Menyenangkan diri sendiri itu hal yang mudah. Namun akan menjadi susah ketika harus menyenangkan orang lain. Tidak banyak orang seperti Endah N Rhesa misalnya, yang bisa sama-sama happy ketika bermain musik bersama. Endah tidak butuh usaha lebih untuk menyenangkan Rhesa, begitu juga Rhesa, karena keduanya happy dengan hal yang sama, yaitu musik. Namun jika dihadapkan pada kesukaan yang berbeda, itu yang akan bikin susah. Perasaan gagal membuat orang lain happy itu adalah sebuah persoalan bagi saya yang over dramatic dan melankolis ini. 

Saya sering merasa kecil, dan perasaan kalah atau gagal adalah hal yang saya benci. Saya benci ketika harus mengutuk diri sendiri karena kepayahan diri saya. Saya sering kebingungan mencari cara membahagiakan orang lain. Atau bisa juga saya tahu caranya, tapi ga mampu mewujudkannya. Itu perasaan yang ga enak. Ketika gagal membahagiakan orang. Seseorang yang begitu saya kenal baru akan happy kalo dia saya ajak main. Tapi fuck itu hal yang sulit buat saya yang mengalami gangguan psikologis agoraphobia dan kecemasan berlebih ini. Saya tidak pernah merasa nyaman ada dalam sebuah keriaan yang banyak orangnya. Itu hal yang ga enak. Seberapa panjang saya bercerita tentang hal traumatis yang membuat saya seperti itu, dan sejauh ini ga ada yang bisa ngerti juga. Akhirnya dibanding harus meyakinkan orang untuk bisa mengerti saya, saya memilih biar saya saja yang menyerah. Mereka happy, tapi saya ngga. Fuck big no. 

Suatu hari teman saya pernah nanya apa asiknya diam dalam kamar seharian. Coba liat keluar banyak pemandangan. Terus saya jawab. Kan ada google anjing. Mau liat apa aja bisa. Saya ga pernah bisa ngerti dengan orang yang berburu tempat yang hits untuk berfoto. Dan sebaliknya, mereka juga sama-sama sulit memahami saya. Mereka punya argumen, saya juga punya argumen. Argumen saya adalah saya menganggap dunia itu ilusi. Dunia itu ngga ada, dan kalaupun ada toh suatu hari juga bakal ditinggalkan. Memangnya siapa yang bisa bertahan hidup selamanya di dunia? Menikmati keindahan dunia di usianya yang ke seribu tahun misalnya. Tidak ada dan tidak akan pernah ada. 

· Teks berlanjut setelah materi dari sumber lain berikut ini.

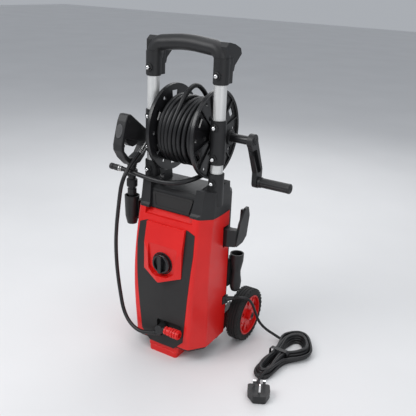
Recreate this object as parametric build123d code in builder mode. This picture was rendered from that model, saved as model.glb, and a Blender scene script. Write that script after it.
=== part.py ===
from build123d import *
import os
from math import pi, radians, tan

# Upright electric pressure washer with a hose reel, trigger gun, two wheels and mains lead.
#
# X is the width (the crank is on +X), -Y is the front, Z is up and the floor is z = 0.
# The model is drawn about its mid-plane and the tubes' plane, and save() moves it to the
# centre of its footprint.

# ---- driving dimensions, mm ----
ORIGIN_X = 44.0
ORIGIN_Y = 39.5

TUBE_X = 87.5
TUBE_OD = 28.0
TUBE_WALL = 1.5
TUBE_BOTTOM = 392.0
TUBE_TOP = 706.0

BODY_BOTTOM = 38.0
BODY_REAR = 46.0
REAR_DEPTH = 80.0
SHELL_WALL = 3.0

WHEEL_Y = 110.0
WHEEL_R = 69.0
WHEEL_IN = 110.0
WHEEL_OUT = 144.0
RIM_R = 52.5
AXLE_R = 6.0

REEL_Y = 38.7
REEL_Z = 543.7
FLANGE_R = 101.6
FLANGE_X = 55.5
DRUM_R = 58.0
COIL_R = 83.0
HOSE_D = 11.0
LEAD_D = 9.5
CORD_D = 7.0

CRANK_X = 150.0
CRANK_DROP = 102.0
CRANK_BACK = 34.6
CRANK_GRIP_LENGTH = 78.0

SLEEVE_R = 17.5
BUTTON_R = 4.6
BUTTON_HEIGHTS = {"body": 447.3, "reel_low": 503.5, "reel_high": 573.0, "handle": 683.0}

GUN_X = -130.5
GUN_THICK = 26.0
BARREL_Y = -25.0
BARREL_R = 10.0

PORT_X = 4.0
PORT_Y = -89.0
PORT_Z = 80.0

KNOB_Z = 250.5
KNOB_Y = -77.0

os.makedirs("parts", exist_ok=True)


def save(part, name):
    """Moves a finished piece to the part's frame, labels it and writes its STEP file."""
    placed = part.moved(Location((-ORIGIN_X, -ORIGIN_Y, 0)))
    placed.label = name
    export_step(placed, f"parts/{name}.step")


# ---- the body's outer skin ----
# Each section is height, side half-width, where the side starts to turn, front corner, front.
BODY_SECTIONS = (
    (30.0, 103.0, -36.0, (74.0, -76.0), -78.0),
    (120.0, 104.0, -40.0, (80.0, -78.0), -80.0),
    (210.0, 104.0, -42.0, (83.0, -78.0), -80.0),
    (300.0, 103.0, -36.0, (83.0, -69.0), -71.0),
    (440.0, 99.0, -18.0, (80.0, -48.0), -50.0),
)


def body_skin(grow, bottom, top):
    """The casing's outer form grown by an amount, between two heights."""
    with BuildPart() as skin:
        for height, half, turn, corner, front in BODY_SECTIONS:
            with BuildSketch(Plane.XY.offset(height)):
                with BuildLine():
                    right = (
                        (half + grow, BODY_REAR),
                        (half + grow, turn),
                        (corner[0] + 0.6 * grow, corner[1] - grow),
                    )
                    left = [(-x, y) for x, y in reversed(right)]
                    Polyline(*right, (0, front - grow), *left, close=True)
                make_face()
                bends = vertices().filter_by_position(Axis.Y, -200, BODY_REAR - 1)
                fillet(bends, 12)
        loft()
        with BuildSketch(Plane.XY.offset(bottom)):
            Rectangle(400, 400)
        extrude(amount=top - bottom, mode=Mode.INTERSECT)
    return skin.part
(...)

Saya sulit membahagiakan orang lain, dan itu hal yang saya sering keluhkan. Saya mengutuk diri saya sendiri sebagai produk manusia gagal. Saya benci ketika merasa seperti itu. Harusnya saya tidak mengutuk diri sendiri. Harusnya saya bisa bikin orang lain happy. Tapi seringnya gagal. Susah. Demi apapun, susah. Kalaupun ada satu orang yang ga pernah berharap lebih tentang diri saya, dia adalah ibu saya. Si manusia terbaik di dunia itu ga pernah bikin saya sakit hati. Ga pernah ada tendensi juga buat menyakiti saya. Baginya selama saya happy dia bakal happy. Saya ngga pernah terbebani oleh harapan dia yang ditekan serendah mungkin agar saya happy dan ga tertekan. Ini jadi hal yang bisa bikin saya happy, karena dia happy, dan dia happy karena saya happy, dan sejauh ini ga ada cinta sedalam itu yang hadir di hidup saya.